WORK REQUIRED:
Each line containing the word "model" needs to be copied.

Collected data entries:
* * * * *
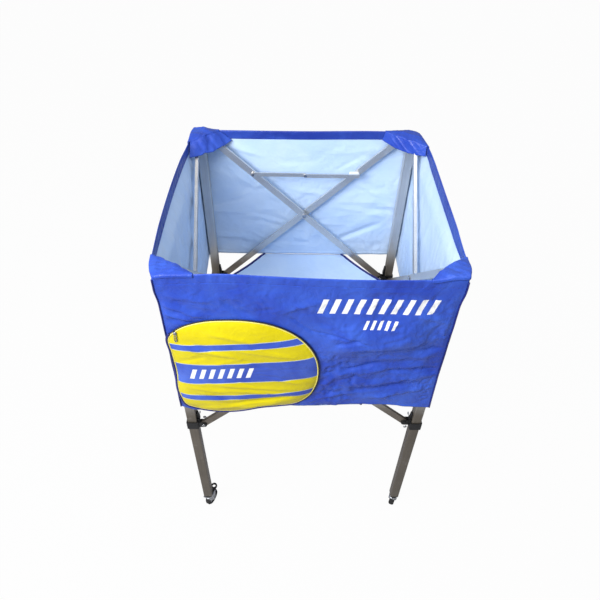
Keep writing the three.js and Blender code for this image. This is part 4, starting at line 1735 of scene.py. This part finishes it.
    def pull(self, finishes: Finishes) -> bpy.types.Object:
        """The zip's slider and its pull: a long loop of wire that hangs over the cloth from a
        round slider at the upper end of the zip.

        Args:
            finishes: the cart's materials.

        Returns:
            The pull's object.
        """
        rings, lean, half_width, half_drop = 41, 0.16, 0.0024, 0.0105
        angle = np.array(self.zip_end - 0.05)
        reach = self.edge.radius(angle) - 0.0035
        along = self.edge.middle[0] + reach * np.cos(angle)
        z = self.edge.middle[1] + reach * np.sin(angle)
        wall = self.wall_at(along, z)
        t = np.linspace(0.0, FULL_TURN, rings)
        drop = half_drop * (1 - np.cos(t))
        loop = self.sizes.place(
            Side.FRONT, along + half_width * np.sin(t), wall + 0.0082 + lean * drop, z - drop
        )
        points, faces, _ = tube_arrays(loop, np.full(rings, 0.0011), 8, np.array((0.0, 1.0, 0.0)))
        head = turned_arrays(
            np.array([(0.0018, 0.0030), (0.0034, 0.0026), (0.0040, 0.0014), (0.0040, -0.0010),
                      (0.0030, -0.0042)]),
            self.sizes.place(Side.FRONT, along, wall + 0.0062, z),
            TO_FRONT, 16,
        )
        all_points, all_faces = joined([(points, faces), head])
        return poly_object("zip_slider_and_pull", all_points, all_faces, finishes.bright)


@dataclass
class Trim:
    """Small pieces: navy piping down each corner seam, and rivet heads on the pivots."""

    sizes: BasketSizes
    pivot_inset: float = 0.028
    leg_half: float = 0.290
    head_out: float = 0.0130
    slider_pivot: float = 0.463
    bracket_pivot: float = 0.963
    cord_radius: float = 0.0017
    cord_out: float = 0.0004
    cord_rings: int = 90
    head_radius: float = 0.0030
    head_rise: float = 0.0012
    brim: Knots = ((0.0042, 0.0008), (0.0046, 0.0004), (0.0046, -0.0004), (0.0020, -0.0006))

    def corner_piping(self, finishes: Finishes, corner: Corner) -> bpy.types.Object:
        """Navy piping down a corner seam: a thin cord along the seam line, just outside it.

        Args:
            finishes: the cart's materials.
            corner: which corner.

        Returns:
            The cord's object.
        """
        sx, sy = corner.signs
        foot = float(FOOT[Side.LEFT if sx < 0 else Side.RIGHT][-1 if sx * sy > 0 else 0][1])
        z = np.linspace(self.sizes.top - 0.001, foot, self.cord_rings)
        out = self.sizes.seam(z) + self.cord_out
        wobble = self.cord_out * ripple(z, z * 0, 70 + int(sx + 2 * sy), 0.09, 5)
        cx, cy = self.sizes.centre
        path = np.stack([cx + sx * (out + wobble), cy + sy * (out - wobble), z], -1)
        points, faces, uv = tube_arrays(path, np.full(self.cord_rings, self.cord_radius), 10,
                                        np.array((sx, sy * 0.2, 0)))
        obj = poly_object(f"corner_piping_{corner.label}", points, faces, finishes.navy, uv)
        declare(obj, f"stand_{corner.label}")
        return obj

    def rivet_heads(self, finishes: Finishes, corner: Corner, z: float, body: str,
                    name: str, faces_out: tuple[float, ...]) -> bpy.types.Object:
        """Domed heads on the pins of a slider or bracket: each a flat brim and a round crown.

        Args:
            finishes: the cart's materials.
            corner: which corner.
            z: height of the pins.
            body: body that carries them.
            name: the piece's name.
            faces_out: 1 for the heads outside, -1 for those inside.

        Returns:
            One object with all the heads.
        """
        sx, sy = corner.signs
        cx, cy = self.sizes.centre
        turn = np.linspace(0.0, math.pi / 2, 7)
        crown = [self.head_radius * np.sin(turn) + 0.0004, 0.0008 + self.head_rise * np.cos(turn)]
        profile = np.concatenate([np.stack(crown, -1), np.array(self.brim)])
        near = self.leg_half - self.pivot_inset
        parts = []
        for way in faces_out:
            far = self.leg_half + way * self.head_out
            heads = ((near, far, (0.0, sy * way, 0.0)), (far, near, (sx * way, 0.0, 0.0)))
            for x, y, axis in heads:
                centre = np.array((cx + sx * x, cy + sy * y, z))
                parts.append(turned_arrays(profile, centre, np.array(axis)))
        points, faces = joined(parts)
        obj = poly_object(name, points, faces, finishes.bright)
        declare(obj, body)
        return obj


@dataclass
class Basket:
    """The whole cloth basket."""

    finishes: Finishes
    sizes: BasketSizes

    def build(self) -> None:
        """Make the walls, floor, pockets and trim, and log each piece."""
        finishes, sizes = self.finishes, self.sizes
        anchor = (float(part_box("wall_front")[0][0]), float(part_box("wall_left")[0][1]), 0.7)
        pieces = [wall.build(finishes) for wall in self.walls(anchor)]
        for side in (Side.FRONT, Side.REAR):
            pieces += Floor(side, sizes).build(finishes)
        pieces += [pocket.build(finishes) for pocket in self.corner_pockets()]
        pieces += RoundPocket(sizes, anchor).build(finishes)
        trim = Trim(sizes)
        for corner in Corner:
            label = corner.label
            pieces.append(trim.corner_piping(finishes, corner))
            pieces.append(trim.rivet_heads(finishes, corner, trim.slider_pivot, f"slider_{label}",
                                           f"slider_rivets_{label}", (1.0, -1.0)))
            pieces.append(trim.rivet_heads(finishes, corner, trim.bracket_pivot, f"stand_{label}",
                                           f"bracket_rivets_{label}", (-1.0,)))
        for piece in pieces:
            LOG.info("piece %s: %d faces", piece.name, len(piece.data.polygons))

    def walls(self, anchor: Point) -> list[Wall]:
        """The four walls with the folds of each.

        Args:
            anchor: the front-left corner, towards which all of them gather.

        Returns:
            The walls.
        """
        front_folds = creases_from(FRONT_FOLDS)
        front_folds += Crumple(11, 60, (-0.05, 0.89), (0.25, 0.05), (0.02, 0.05), (-25, 40),
                               0.0009, (0.004, 0.010)).creases()
        front_folds += Crumple(12, 90, (0.17, 0.70), (0.13, 0.15), (0.02, 0.05), (8, 40),
                               0.0012, (0.004, 0.011)).creases()
        rear_folds = Crumple(21, 60, (0.0, 0.76), (0.28, 0.19), (0.06, 0.20), (8, 22), 0.0020,
                             (0.006, 0.016)).creases()
        rear_folds.append(Crease((-0.235, 0.665), (-0.110, 0.600), 0.0060, 0.012))
        left_folds = Crumple(22, 40, (0.0, 0.76), (0.28, 0.10), (0.12, 0.34), (88, 8), 0.0036,
                             (0.003, 0.009)).creases()
        right_folds = Crumple(23, 34, (0.0, 0.76), (0.28, 0.10), (0.10, 0.30), (92, 9), 0.0016,
                              (0.006, 0.016)).creases()
        s = self.sizes
        return [
            Wall(Side.FRONT, s, "stand_front_left", anchor, front_folds, 0.0035, 0.0030,
                 PocketEdge(), vigour=1.5, crush=0.0044, seed=3),
            Wall(Side.RIGHT, s, "stand_front_right", anchor, right_folds, 0.0040, 0.0042,
                 lean=0.0045, crush=0.0022, seed=4),
            Wall(Side.REAR, s, "stand_rear_left", anchor, rear_folds, 0.0030, 0.0042,
                 crush=0.0022, seed=5),
            Wall(Side.LEFT, s, "stand_front_left", anchor, left_folds, 0.0040, 0.0042,
                 lean=0.0025, crush=0.0022, seed=6),
        ]

    def corner_pockets(self) -> list[CornerPocket]:
        """The four corner pockets, each with its own softness.

        Returns:
            The pockets.
        """
        s = self.sizes
        return [
            CornerPocket(Corner.FRONT_LEFT, s, (0.082, 0.070), 0.012, lift=0.0040, puff=0.003,
                         fall=0.0, flare=0.006, inner_drop=0.040, seed=41),
            CornerPocket(Corner.FRONT_RIGHT, s, (0.074, 0.073), 0.006, lift=0.0100, puff=0.002,
                         fall=0.006, flare=0.004, inner_drop=0.036, seed=42),
            CornerPocket(Corner.REAR_LEFT, s, (0.070, 0.074), 0.006, lift=0.0068, puff=0.001,
                         fall=0.0, flare=0.034, inner_drop=0.040, seed=43, bow=0.0035),
            CornerPocket(Corner.REAR_RIGHT, s, (0.092, 0.086), 0.020, lift=0.0045, puff=0.003,
                         fall=0.0, flare=0.006, inner_drop=0.036, seed=44),
        ]


# Finishes of the rigid pieces


@dataclass
class FrameDress:
    """Gives every carried-over rigid piece its finish."""

    finishes: Finishes

    def dress(self) -> None:
        """Put the right material on every node that stays visible, and log it."""
        joints = frame["record"]["behaviour"]["joints"]
        axles = {j["child"]: j for j in joints if j["name"].startswith("roll")}
        for name, obj in frame["nodes"].items():
            material = self.choose(name, axles)
            obj.data.materials.clear()
            obj.data.materials.append(material)
            LOG.info("finish %s: %s", name, material.name)

    def choose(self, name: str, axles: dict[str, dict]) -> bpy.types.Material:
        """Material of a node by the start of its name.

        Args:
            name: the node's name.
            axles: the rolling joint of each wheel's body.

        Returns:
            The material.
        """
        f = self.finishes
        if name.startswith("wheel_"):
            joint = axles[name]
            return WheelFinish(f"{name}_rubber", tuple(joint["pos_m"]),
                               tuple(joint["axis"])).material()
        starts = {
            "leg_": f.tube, "bar_": f.flat_bar, "stay_end": f.white, "stay_hinge": f.bright,
            "stay_rivet": f.bright, "stay_": f.flat_bar, "centre_rivet": f.bright,
            "caster_fork": f.plated, "caster_socket": f.black, "brake_": f.black,
            "top_bracket": f.black, "slider_": f.black, "latch_": f.black, "zip_pull": f.bright,
            "ball_pocket": f.yellow, "floor_": f.pale, "wall_": f.royal, "corner_": f.royal,
        }
        for start, material in starts.items():
            if name.startswith(start):
                return material
        return f.plated


# Studio


@dataclass
class Studio:
    """White floor, soft lamps and the camera."""

    eye: Point = (-0.0413, -1.0856, 1.6716)
    yaw: float = 1.4186
    pitch: float = 43.910
    roll: float = 1.4948
    focal_pixels: float = 538.81
    picture_width: float = 600.0

    def camera(self) -> None:
        """Camera from its eye and angles: it looks along yaw and down by pitch, and is turned
        about its own axis by roll."""
        data = bpy.data.cameras.new("view")
        data.sensor_width = 36.0
        data.lens = self.focal_pixels / self.picture_width * data.sensor_width
        data.clip_start, data.clip_end = 0.05, 50.0
        yaw, pitch, roll = (math.radians(a) for a in (self.yaw, self.pitch, self.roll))
        ahead = np.array((math.sin(yaw) * math.cos(pitch), math.cos(yaw) * math.cos(pitch),
                          -math.sin(pitch)))
        right = np.array((math.cos(yaw), -math.sin(yaw), 0.0))
        up = np.cross(right, ahead)
        turned_right = math.cos(roll) * right + math.sin(roll) * up
        turned_up = -math.sin(roll) * right + math.cos(roll) * up
        matrix = np.eye(4)
        matrix[:3, 0], matrix[:3, 1], matrix[:3, 2] = turned_right, turned_up, -ahead
        matrix[:3, 3] = self.eye
        obj = bpy.data.objects.new("view", data)
        obj.matrix_world = Matrix(matrix.tolist())
        bpy.context.scene.collection.objects.link(obj)
        bpy.context.scene.camera = obj

    def lamp(self, name: str, place: Point, aim: Point, size: float, power: float) -> None:
        """A square area lamp.

        Args:
            name: its name.
            place: where it stands.
            aim: the point that it faces.
            size: length of its side.
            power: watts.
        """
        data = bpy.data.lights.new(name, "AREA")
        data.size, data.energy = size, power
        obj = bpy.data.objects.new(name, data)
        away = np.array(place) - np.array(aim)
        away /= np.linalg.norm(away)
        side = np.cross((0.0, 0.0, 1.0), away)
        side /= np.linalg.norm(side)
        matrix = np.eye(4)
        matrix[:3, 0], matrix[:3, 1], matrix[:3, 2] = side, np.cross(away, side), away
        matrix[:3, 3] = place
        obj.matrix_world = Matrix(matrix.tolist())
        bpy.context.scene.collection.objects.link(obj)

    def lights(self) -> None:
        """A broad key from the front left, a weaker fill from the right, and a top light."""
        self.lamp("key", (-1.35, -1.35, 2.1), (0.0, 0.0, 0.75), 1.3, 72.0)
        self.lamp("fill", (2.2, -0.6, 1.8), (0.0, 0.0, 0.6), 1.8, 3.0)
        self.lamp("above", (0.2, -0.45, 2.4), (0.0, 0.1, 0.5), 1.2, 10.5)

    def world(self) -> None:
        """Even pale light from all round, and plain white where the camera sees it."""
        world = bpy.data.worlds.new("studio")
        world.use_nodes = True
        tree = world.node_tree
        tree.nodes.clear()
        out, mix, soft, white, path = (
            tree.nodes.new(f"ShaderNode{kind}")
            for kind in ("OutputWorld", "MixShader", "Background", "Background", "LightPath")
        )
        soft.inputs[0].default_value = (0.95, 0.97, 1.0, 1.0)
        soft.inputs[1].default_value = 0.36
        white.inputs[0].default_value = WHITE
        white.inputs[1].default_value = 1.0
        for source, target in ((path.outputs["Is Camera Ray"], mix.inputs[0]),
                               (soft.outputs[0], mix.inputs[1]), (white.outputs[0], mix.inputs[2]),
                               (mix.outputs[0], out.inputs[0])):
            tree.links.new(source, target)
        bpy.context.scene.world = world

    def floor(self) -> None:
        """Pale floor: a wide square whose own white shows through a soft shadow."""
        half = 7.0
        points = half * np.array([(-1, -1, 0), (1, -1, 0), (1, 1, 0), (-1, 1, 0)], float)
        w = Weaver("studio_floor")
        w.shade((0.45, 0.45, 0.46, 1.0), 0.9, Specular_IOR_Level=0.1)
        glow = w.node("Emission", {"Color": WHITE, "Strength": 1.0})
        share = w.product(w.node("LightPath").outputs["Is Camera Ray"], 0.97)
        mix = w.node("MixShader", {0: share, 1: w.shader.outputs[0], 2: glow.outputs[0]})
        w.feed(w.output, {0: mix.outputs[0]})
        poly_object("studio_floor", points, [(0, 1, 2, 3)], w.material)

    def build(self) -> None:
        """Set up everything round the cart."""
        self.camera()
        self.lights()
        self.world()
        self.floor()
        bpy.context.scene.view_settings.view_transform = "Standard"


def basket_sizes() -> BasketSizes:
    """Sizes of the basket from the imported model's boxes.

    Returns:
        The centre line, the rim, the walls' foot and the floor's level.
    """
    (_, _, foot), (_, _, top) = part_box("wall_front")
    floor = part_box("floor_front")[1][2]
    low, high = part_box("leg_front_left")[0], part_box("leg_rear_right")[1]
    centre = (float((low[0] + high[0]) / 2), float((low[1] + high[1]) / 2))
    return BasketSizes(centre, float(top), float(foot), float(floor))


def write_sizes() -> None:
    def plain(box: object) -> list[list[float]]:
        """Two corners as lists of numbers."""
        return [[float(v) for v in corner] for corner in box]


def main() -> None:
    """Build the studio, the basket and the finishes in order."""
    Studio().build()
    finishes = Finishes()
    FrameDress(finishes).dress()
    Basket(finishes, basket_sizes()).build()
    write_sizes()


if __name__ == "__main__":
    main()
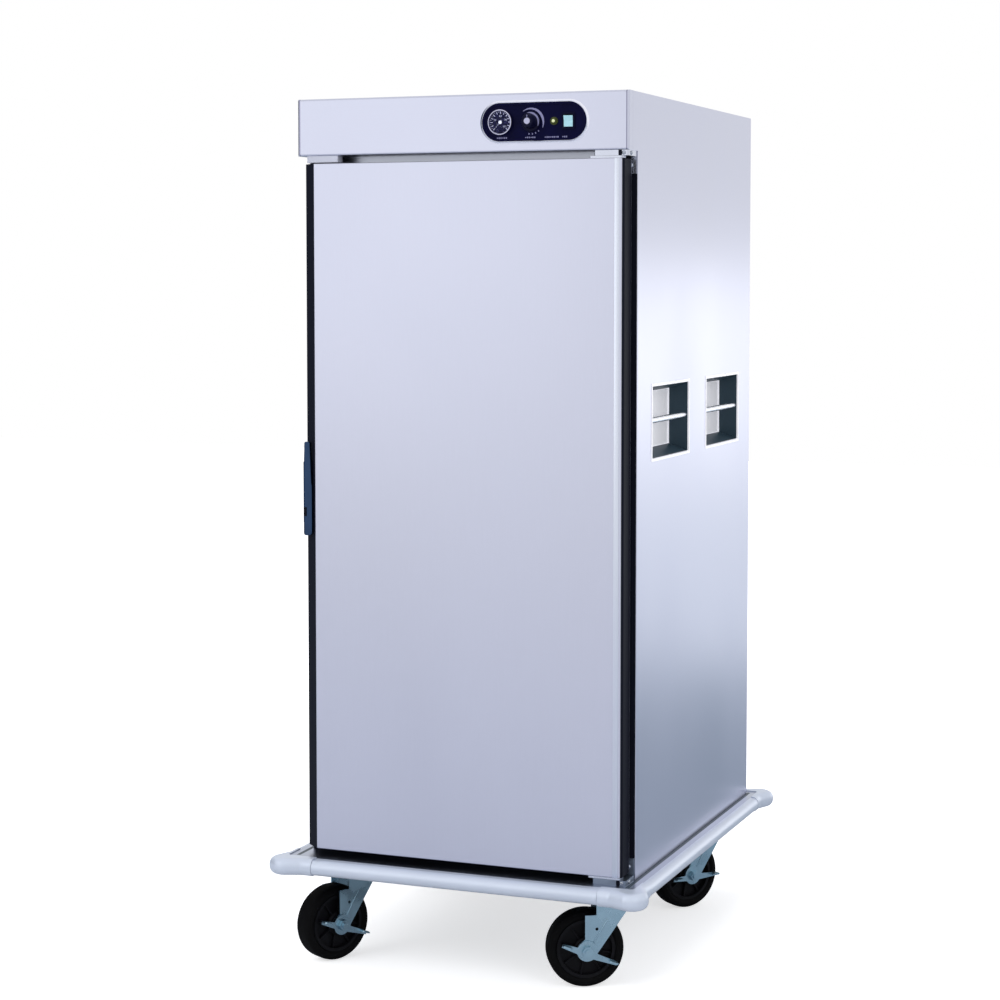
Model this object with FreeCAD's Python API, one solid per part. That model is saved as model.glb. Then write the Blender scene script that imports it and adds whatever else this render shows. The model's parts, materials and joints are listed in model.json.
* * * * *
THE ANSWER:
    """Sizes of the basket from the imported model's boxes.
Model this object with FreeCAD's Python API, one solid per part. That model is saved as model.glb. Then write the Blender scene script that imports it and adds whatever else this render shows. The model's parts, materials and joints are listed in model.json.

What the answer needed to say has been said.